In April 2026, ESMA published a statement on the end of transitional periods under MiCA. The statement confirmed that, by 1 July 2026, unauthorised CASPs providing crypto asset services to EU clients must have implemented their wind down plans. For authorised firms, the message is different but no less important: MiCA now becomes part of ordinary compliance operations.
Compliance, legal and risk teams need to keep tracking EU level guidance, national competent authority updates, Q&As, technical standards, supervisory statements, enforcement signals and material register related developments. The question after 1 July 2026 is not only whether a firm is authorised. The sharper question is whether the firm can show that its policies, controls, disclosures, permissions and operations remain aligned with current supervisory expectations.

What changes after the MiCA transition period ends?
After the MiCA transition period ends, firms move from transition planning into ongoing supervisory monitoring. The question is no longer only whether a CASP can continue operating. The question is whether its policies, permissions, disclosures, governance, outsourcing, safeguarding, complaints handling, AML controls and reporting processes remain aligned with developing supervisory expectations.
That matters because MiCA is not static in practice. Even where the core regulation is already in force, firms still need to monitor how technical standards are finalised, how Q&As develop, how national competent authorities supervise authorised firms and how regulators respond to issues in the market.
For some firms, the immediate work after the transition period may include remediation, client migration, permission boundary review or changes to product scope. For others, the main task will be making sure the business does not drift away from the assumptions made during authorisation. Either way, MiCA regulatory monitoring becomes an operating process, not a one off project.
Why is MiCA monitoring still needed after authorisation?
MiCA monitoring is still needed after authorisation because authorisation is a milestone, not a finish line. CASPs still need to monitor changes in guidance, Q&As, technical standards, supervisory statements and national implementation. A firm can be authorised and still fall behind if it fails to track how supervisors interpret MiCA obligations in practice.
This is especially important for firms operating across more than one EU market. MiCA creates a common regulatory framework, but firms should not confuse a common rulebook with a complete absence of local supervisory judgement. National competent authorities remain central to authorisation, supervision and day to day engagement with firms.
Authorised firms also need to monitor the boundaries of their permissions. A business may add products, change customer journeys, alter custody arrangements, amend transfer functionality, expand into new markets, change outsourcing arrangements or adjust how regulated and unregulated services are presented to customers.
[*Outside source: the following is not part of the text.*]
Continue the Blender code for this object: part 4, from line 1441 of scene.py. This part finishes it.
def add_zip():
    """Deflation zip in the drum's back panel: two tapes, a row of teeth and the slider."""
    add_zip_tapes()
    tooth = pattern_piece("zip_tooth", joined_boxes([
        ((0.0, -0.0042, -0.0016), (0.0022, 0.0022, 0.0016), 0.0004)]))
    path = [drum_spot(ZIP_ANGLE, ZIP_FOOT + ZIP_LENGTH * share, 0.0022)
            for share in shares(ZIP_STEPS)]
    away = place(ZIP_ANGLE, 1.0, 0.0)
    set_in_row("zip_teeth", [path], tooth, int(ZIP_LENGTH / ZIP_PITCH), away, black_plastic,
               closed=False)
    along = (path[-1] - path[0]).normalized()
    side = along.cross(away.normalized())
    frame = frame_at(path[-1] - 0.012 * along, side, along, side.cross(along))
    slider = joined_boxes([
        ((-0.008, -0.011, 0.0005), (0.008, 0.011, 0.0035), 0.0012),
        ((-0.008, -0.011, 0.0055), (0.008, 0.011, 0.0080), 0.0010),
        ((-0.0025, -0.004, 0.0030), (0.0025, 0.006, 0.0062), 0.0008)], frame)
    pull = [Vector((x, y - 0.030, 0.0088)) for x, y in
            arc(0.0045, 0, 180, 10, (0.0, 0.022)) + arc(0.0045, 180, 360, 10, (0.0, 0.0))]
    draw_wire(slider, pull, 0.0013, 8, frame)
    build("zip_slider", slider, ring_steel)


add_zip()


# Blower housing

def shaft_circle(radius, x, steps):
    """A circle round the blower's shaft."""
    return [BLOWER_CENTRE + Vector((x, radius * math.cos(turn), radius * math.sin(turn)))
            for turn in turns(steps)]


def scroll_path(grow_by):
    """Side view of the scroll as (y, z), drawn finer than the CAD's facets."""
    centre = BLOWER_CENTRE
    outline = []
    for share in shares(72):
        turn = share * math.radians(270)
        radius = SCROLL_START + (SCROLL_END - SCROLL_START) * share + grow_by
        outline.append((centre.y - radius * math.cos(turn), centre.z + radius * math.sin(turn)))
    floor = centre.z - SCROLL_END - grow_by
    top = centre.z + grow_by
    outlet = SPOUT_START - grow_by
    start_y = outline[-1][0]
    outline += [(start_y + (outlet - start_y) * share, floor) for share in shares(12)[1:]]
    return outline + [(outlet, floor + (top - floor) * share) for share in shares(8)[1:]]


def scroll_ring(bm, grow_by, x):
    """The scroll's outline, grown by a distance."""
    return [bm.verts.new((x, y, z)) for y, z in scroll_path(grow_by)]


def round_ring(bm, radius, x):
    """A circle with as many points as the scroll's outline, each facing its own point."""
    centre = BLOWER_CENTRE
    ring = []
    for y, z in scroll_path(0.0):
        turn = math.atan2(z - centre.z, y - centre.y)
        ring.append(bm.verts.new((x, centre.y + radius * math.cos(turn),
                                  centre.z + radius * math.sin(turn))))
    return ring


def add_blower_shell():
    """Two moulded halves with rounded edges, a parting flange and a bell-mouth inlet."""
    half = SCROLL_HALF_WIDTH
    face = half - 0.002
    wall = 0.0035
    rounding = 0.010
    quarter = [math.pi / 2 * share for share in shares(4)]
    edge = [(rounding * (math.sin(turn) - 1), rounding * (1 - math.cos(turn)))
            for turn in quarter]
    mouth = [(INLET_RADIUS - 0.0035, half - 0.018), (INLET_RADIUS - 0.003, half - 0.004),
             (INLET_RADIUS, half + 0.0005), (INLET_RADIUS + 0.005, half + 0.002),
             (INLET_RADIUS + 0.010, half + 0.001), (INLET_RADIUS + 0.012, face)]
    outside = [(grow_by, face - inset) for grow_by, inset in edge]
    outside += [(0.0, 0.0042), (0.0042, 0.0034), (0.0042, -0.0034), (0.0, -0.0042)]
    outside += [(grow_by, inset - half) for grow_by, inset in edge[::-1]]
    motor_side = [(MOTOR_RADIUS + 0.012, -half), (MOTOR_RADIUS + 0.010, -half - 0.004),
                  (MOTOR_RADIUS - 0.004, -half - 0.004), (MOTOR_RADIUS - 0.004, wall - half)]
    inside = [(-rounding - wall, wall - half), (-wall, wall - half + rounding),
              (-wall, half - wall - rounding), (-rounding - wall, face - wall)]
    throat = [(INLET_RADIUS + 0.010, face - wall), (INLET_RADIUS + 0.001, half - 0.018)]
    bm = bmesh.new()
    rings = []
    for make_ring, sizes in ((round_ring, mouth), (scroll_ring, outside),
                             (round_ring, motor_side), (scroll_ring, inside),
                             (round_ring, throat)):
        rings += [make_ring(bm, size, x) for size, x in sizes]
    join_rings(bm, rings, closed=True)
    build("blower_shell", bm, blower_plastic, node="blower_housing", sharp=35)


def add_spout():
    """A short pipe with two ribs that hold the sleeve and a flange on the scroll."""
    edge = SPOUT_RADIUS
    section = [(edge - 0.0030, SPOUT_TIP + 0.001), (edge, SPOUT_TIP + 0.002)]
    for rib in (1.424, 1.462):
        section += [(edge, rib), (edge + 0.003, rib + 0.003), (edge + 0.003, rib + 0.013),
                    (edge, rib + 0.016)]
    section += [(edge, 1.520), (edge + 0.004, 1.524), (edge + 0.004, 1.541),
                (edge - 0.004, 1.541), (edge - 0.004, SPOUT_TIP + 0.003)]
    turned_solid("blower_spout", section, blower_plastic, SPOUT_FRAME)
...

Each of those changes may require a fresh look at MiCA obligations and related regulatory expectations.
Which MiCA sources should CASPs monitor after 1 July 2026?
CASPs should monitor the official sources that can affect how MiCA applies in practice. That includes EU level sources, national competent authority materials and practical supervisory signals such as enforcement actions, warnings and material register related developments.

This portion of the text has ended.